Gonzalo G. Mateo, MD: It’s preposterous of me to say it, I agree, and when you point it out, the self-entitlement made me feel bad about it. I don’t know if it’s because I am really a bogus critic or it’s just that our idea of critics is laden with something negative that I don’t want to associate myself with such. I talk to people and no one wants to be one. Either way I will be on the unfavorable side, but I’d like to say that Anthony Lane’s description isn’t me but who I aspire to be, given the time and effort, and should I pursue it. It won’t be too bad to dream, would it?

Regarding Kamera Obskura, it’s your opinion and I respect it. I can see what you’re saying about it being half-baked, but I happen to experience the movie differently. Despite its imperfections, I felt it bursting with passion and childishness. I may not make a convincing argument, but it’s a film that I’d like people to see, hence its inclusion in my list.

With Diego Riego, I know the person and I’m just humoring him.

13. AL - January 3, 2013

Sir, Richard Bolisay. meron ka bang alam na centralize na site para makita kung kelan ang screening ng mga ganitong type of films.. hirap na hirap akong mag hanap eh..

14. AL - January 3, 2013

thnx in advance.. :)

15. Richard Bolisay - January 3, 2013

Hello AL, unfortunately, gustuhin ko man na magkaroon, tingin ko ay walang centralized na site na ganyan. kakailanganin talaga ng pagsisikap mula sa part ng manonood.

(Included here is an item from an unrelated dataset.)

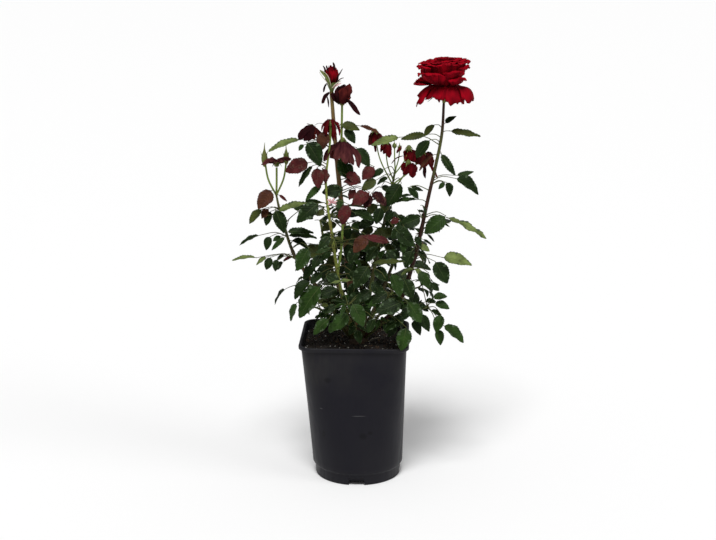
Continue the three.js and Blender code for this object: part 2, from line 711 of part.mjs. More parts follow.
// A faded flower: a small hip with limp petals that stand out a little and then hang, where they have room
function buildFaded([, crown, radius, drop, petals]) {
  const middle = new THREE.Vector3(...crown);
  const knob = solidOf(turned([[0, -6], [4.6, -2.5], [4.4, 2], [0, 5]], 5).translate(...crown));
  const roll = dice(Math.round(Math.abs(crown[0] * 7 + crown[2])));
  const blades = [];
  for (let i = 0; i < petals; i += 1) {
    const start = (i / petals) * 2 * Math.PI + 0.5 * roll();
    const fall = drop * (0.8 + 0.25 * roll());
    for (const shift of [0, 0.3, -0.3, 0.6, -0.6]) {
      const out = new THREE.Vector3(Math.cos(start + shift), Math.sin(start + shift), 0);
      const base = middle.clone().addScaledVector(out, 2.6);
      const axis = out.clone().multiplyScalar(radius).add(new THREE.Vector3(0, 0, -fall)).normalize();
      const side = new THREE.Vector3(-out.y, out.x, 0);
      const up = new THREE.Vector3().crossVectors(axis, side);
      const root = (hand) => ({ point: base.clone().addScaledVector(side, hand), up, thick: LEAFLET.thick });
      const edge = bladeEdge({ base, axis, up, length: Math.hypot(radius, fall), broad: PETAL_BREADTH });
      const blade = slabSolid([root(-1), ...edge, root(1)], FAN);
      const crossed = blades.some((other) => blade.intersect(other).volume() > 0.05);
      if (!crossed && !touches(blade, 'flower')) {
        blades.push(blade);
        break;
      }
    }
  }
  let flower = fuse([knob, ...blades]);
  for (const sleeve of sleeves) {
    flower = flower.subtract(sleeve);
  }
  return largest(flower);
}

// ---------------------------------------------------------------- the plant

const rose = new THREE.Group();
rose.name = 'potted_rose';
const kept = [];

function boxesMeet(a, b, clear) {
  return [0, 1, 2].every((k) => a.min[k] < b.max[k] + clear && b.min[k] < a.max[k] + clear);
}

function touches(solid, owner, leaf) {
  const box = solid.boundingBox();
  return kept.some((other) => (other.owner !== owner || (other.leaf !== undefined && other.leaf !== leaf))
    && boxesMeet(box, other.box, 0) && solid.intersect(other.solid).volume() > 1e-7);
}

function keep(owner, solid, leaf) {
  kept.push({ owner, solid, leaf, box: solid.boundingBox() });
}

function add(name, solid, colour, roughness) {
  rose.add(meshOf(name, solid, colour, roughness));
}

// Cut a solid back so that it stands the gap clear of another
function clearOf(solid, curve, from, to, radiusAt, sides) {
  const sleeve = limb(curve, from, to, (place) => radiusAt(place) + GAP / Math.cos(Math.PI / sides), sides, 4);
  return solid.subtract(solidOf(sleeve));
}

const pot = buildPot();
const soil = buildSoil();
const union = buildUnion();
const unionShell = solidOf(reshape(turned([
  [0, -1], [UNION.foot + GAP, -1], [UNION.foot - 1.4 + GAP, 4], [UNION.waist + GAP, 10],
  [UNION.waist + 0.7 + GAP, 16],
  [UNION.top + 2.1 + GAP, UNION.height - 3], [UNION.top - 3 + GAP, UNION.height + GAP], [0, UNION.height + GAP],
], 10), (point) => {
  const up = point.z / UNION.height;
  const angle = Math.atan2(point.y, point.x);
  const swell = 1.006 + 0.07 * Math.sin(3 * angle + 1) * (1 - up) + 0.06 * Math.cos(5 * angle) * up;
  const base = SOIL.level + GAP;
  return new THREE.Vector3(
    point.x * swell + UNION.lean[0] * up, point.y * swell + UNION.lean[1] * up, point.z + base,
  );
}));
add('pot', pot, COLOURS.pot, 0.55);
add('soil', soil, COLOURS.soil, 0.95);
add('graft_union', union, COLOURS.cane, 0.8);
keep('pot', pot);
keep('soil', soil);
keep('graft_union', union);

// Boughs first, each cut clear of the union and of the boughs before it
const boughs = [];
for (const cane of CANES) {
  const curve = curveOf(cane.path);
  let bough = solidOf(limb(curve, 0, cane.join, caneRadius(cane), 6, 4)).subtract(unionShell);
  for (const other of boughs) {
    bough = clearOf(bough, other.curve, 0, other.cane.join, caneRadius(other.cane), 6);
  }
  bough = largest(bough);
  boughs.push({ cane, curve });
  add(`${cane.name}_bough`, bough.simplify(0.05), COLOURS.cane, 0.7);
  keep(`${cane.name}_bough`, bough);
}

// Stems and side twigs of every mass, so that leaves can be kept off them
const masses = [];
const sleeves = [];
for (const plant of [...CANES, ...SHOOTS]) {
  const owner = `${plant.name}_foliage`;
  const curve = curveOf(plant.path);
  const span = curve.getLength();
  const from = plant.join === undefined ? 0 : plant.join + GAP / span;
  let stem = solidOf(limb(curve, from, 1, caneRadius(plant), 4, 5));
  if (plant.join === undefined) {
    stem = stem.subtract(unionShell);
    for (const other of boughs) {
      stem = clearOf(stem, other.curve, 0, other.cane.join, caneRadius(other.cane), 6);
    }
    stem = largest(stem);
  }
  const parts = [stem];
  sleeves.push(solidOf(limb(curve, from, 1, (place) => caneRadius(plant)(place) + 1.5 * GAP, 4, 5)));
  for (const [name, place, end, radius] of TWIGS.filter(([name]) => name === plant.name)) {
    const twig = twigCurve(plant, place, end);
    const thick = caneRadius(plant)(place) * 0.8;
    const taper = (share) => thick + (radius - thick) * share;
    parts.push(solidOf(limb(twig, 0, 1, taper, 3, 2)));
    sleeves.push(solidOf(limb(twig, 0, 1, (share) => taper(share) + 2 * GAP, 3, 2)));
  }
  for (const [name, centre, length, radius] of HIPS.filter(([name]) => name === plant.name)) {
    parts.push(spindle(centre, length, radius));
  }
  masses.push({ plant, owner, parts });
  parts.forEach((part) => keep(owner, part));
}

// Flowers
const bloom = buildBloom();
add('open_bloom', bloom.simplify(0.1), COLOURS.bloom, 0.6);
keep('open_bloom', bloom);
const bud = buildBud();
add('top_bud', bud, COLOURS.bloom, 0.6);
keep('top_bud', bud);
for (const row of FADED) {
  const flower = buildFaded(row);
  add(row[0], flower.simplify(0.1), COLOURS.faded, 0.8);
  keep(row[0], flower);
}

// A leaf whose stalk has no room turns and lifts a little until it has, or isn't grown
function roomFor(mass, { row, seed }) {
  for (const [turn, lift] of NUDGES) {
    const [place, bearing, rise, ...rest] = row;
    const { leaf, parts } = growLeaf(mass.plant, { row: [place, bearing + turn, rise + lift, ...rest], seed });
    const stalk = stalkSolid(leaf);
    if (!touches(stalk, mass.owner, leaf)) {
      return { leaf, parts, stalk };
    }
  }
  return null;
}

// Leaves, each kept only where it is clear of every other limb, mass and flower
for (const mass of masses) {
  for (const row of leafRows(mass.plant)) {
    const found = roomFor(mass, row);
    if (!found) {
      continue;
    }
    const { leaf, parts, stalk } = found;
    keep(mass.owner, stalk, leaf);
    const grown = [];
    for (const leaflet of parts) {
      const blade = leafletSolid(leaf, leaflet);
      const crossed = grown.some((other) => blade.intersect(other.blade).volume() > 1e-4);
      if (crossed || touches(blade, mass.owner, leaf)) {
        continue;
      }
      keep(mass.owner, blade, leaf);
      grown.push({ leaflet, blade });
    }
    mass.parts.push(leafSolid(leaf, grown.map(({ leaflet }) => leaflet)));
  }
  add(mass.owner, largest(fuse(mass.parts)).simplify(0.12), COLOURS.leaf, 0.75);
}

export default rose;
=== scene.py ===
"""A red garden rose in a black nursery pot, dressed round its fixed frame.

Sizes are worked in millimetres and turned into metres as each mesh is made. X runs left to right,
Y front to back and Z up from the middle of the pot's underside. Bearings are degrees anticlockwise
from +X seen from above, so the front is -90.
"""

import json
import logging
import math
from dataclasses import dataclass, field
from enum import Enum
from typing import Any, Callable, Iterable, Sequence

import bpy
import numpy as np
from mathutils import Matrix, Vector

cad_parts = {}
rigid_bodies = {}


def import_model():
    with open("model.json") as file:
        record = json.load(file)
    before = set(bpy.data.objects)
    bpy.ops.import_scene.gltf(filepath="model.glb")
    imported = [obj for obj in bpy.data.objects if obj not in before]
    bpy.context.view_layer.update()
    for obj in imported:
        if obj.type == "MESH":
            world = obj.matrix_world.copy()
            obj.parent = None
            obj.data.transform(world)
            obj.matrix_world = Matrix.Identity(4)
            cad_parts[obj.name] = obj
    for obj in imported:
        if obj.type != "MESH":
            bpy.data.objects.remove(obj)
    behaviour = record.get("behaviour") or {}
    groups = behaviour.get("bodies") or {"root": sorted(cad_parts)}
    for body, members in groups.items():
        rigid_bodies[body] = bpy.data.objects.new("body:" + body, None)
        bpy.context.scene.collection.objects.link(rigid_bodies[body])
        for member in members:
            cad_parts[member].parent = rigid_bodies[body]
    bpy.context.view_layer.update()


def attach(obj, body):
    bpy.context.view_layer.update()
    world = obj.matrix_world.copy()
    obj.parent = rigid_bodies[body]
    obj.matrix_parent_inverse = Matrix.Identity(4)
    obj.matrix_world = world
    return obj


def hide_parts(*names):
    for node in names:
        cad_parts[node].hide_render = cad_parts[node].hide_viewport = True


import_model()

log = logging.getLogger("rose")

MM = 0.001
TAU = 2 * math.pi
GOLDEN = math.radians(137.508)
UP = np.array([0.0, 0.0, 1.0])
# Thickness of sepals, old petals and the bud's petals, in millimetres
SHEET = 0.4
Array = np.ndarray
Face = tuple[int, ...]
Colour = tuple[float, float, float]
Socket = bpy.types.NodeSocket
Piece = bpy.types.Object


# ------------------------------------------------------------------ node trees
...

ang payo ko ay mahalaga na malaman kung kailan kadalasan naipapalabas ang mga ito. halimbawa, ang Cinemalaya ay tuwing Hulyo. ang Cinema One ay Oktubre, Nobyemre, o Disyembre. ang Cinemanila ay Nobyembre o Disyembre. nagbabago kada taon, pero naglalaro lang siya sa mga ganyang buwan. maganda ring i-check mo lagi ang schedule ng UP Film Institute dahil nagpapalabas sila ng mga hindi mainstream na pelikula buwan buwan. ang alam ko ipapalabas ngayong Enero ang mga pelikula mula sa Sineng Pambansa last year. may mga organisasyon ding naglulunsad ng maliliit na screenings o festivals na maaaring puntahan. nasa Internet ang mga ito. maaari kang mag-subscribe sa Facebook pages or mailing lists.

sana ay nakatulong at nawa’y di ka magsawang manood ng pelikulang Filipino.